_Aim_.
Exactly the lines from the start of the data through the line containing "on a surface." should be output, with both ends kept and nothing added.

##### Collected data #####

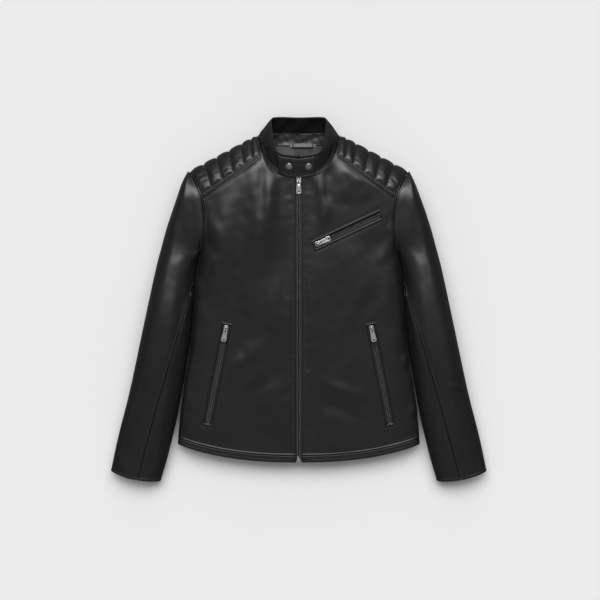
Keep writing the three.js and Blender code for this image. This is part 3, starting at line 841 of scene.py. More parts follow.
@dataclass
class Panel:
    """One piece of leather or cloth, cut and shaped on a surface.

    Attributes:
        name: the piece's name.
        nodes: the solids that it stands for.
        surface: its outer face over shares (u, v).
        size: its width and height when flat.
        edges: how its four edges are finished: u low, u high, v low, v high.
        outward: 1 where u crossed with v points out, -1 where it points in.
        relief: extra height over (points, u, v).
        step: spacing of its mesh in the middle.
        thick: the leather's thickness.
        rise: height of the rolled seam beside an edge.
        turn: radius at which a free edge turns under.
        finish: what it is dressed in.
        body: the body that it moves with.
        down: how far below the surface its face lies.
        columns: shares of its width for the mesh, where they are not even.
        points: its face's points by row and column, once laid.
        normals: their normals.
        ways: each point's distance from each of the four edges.
    """

    name: str
    nodes: tuple
    surface: Surface
    size: tuple
    edges: tuple
    outward: int = 1
    relief: Relief | None = None
    step: float = 3.0
    thick: float = 1.2
    rise: float = 0.7
    turn: float = 1.7
    finish: Finish = Finish.LEATHER
    body: str = "jacket"
    down: float = 0.0
    columns: Array | None = field(default=None, repr=False)
    points: Array = field(default=None, repr=False)
    normals: Array = field(default=None, repr=False)
    ways: list = field(default=None, repr=False)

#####

_Solution for this exercise_.
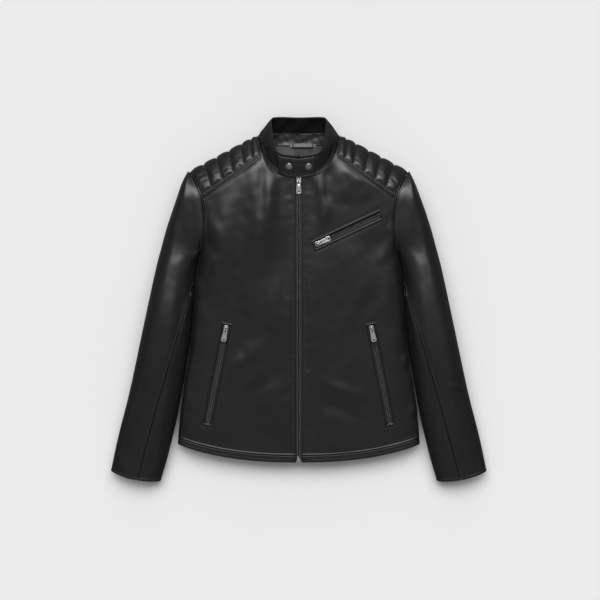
Keep writing the three.js and Blender code for this image. This is part 3, starting at line 841 of scene.py. More parts follow.
@dataclass
class Panel:
    """One piece of leather or cloth, cut and shaped on a surface.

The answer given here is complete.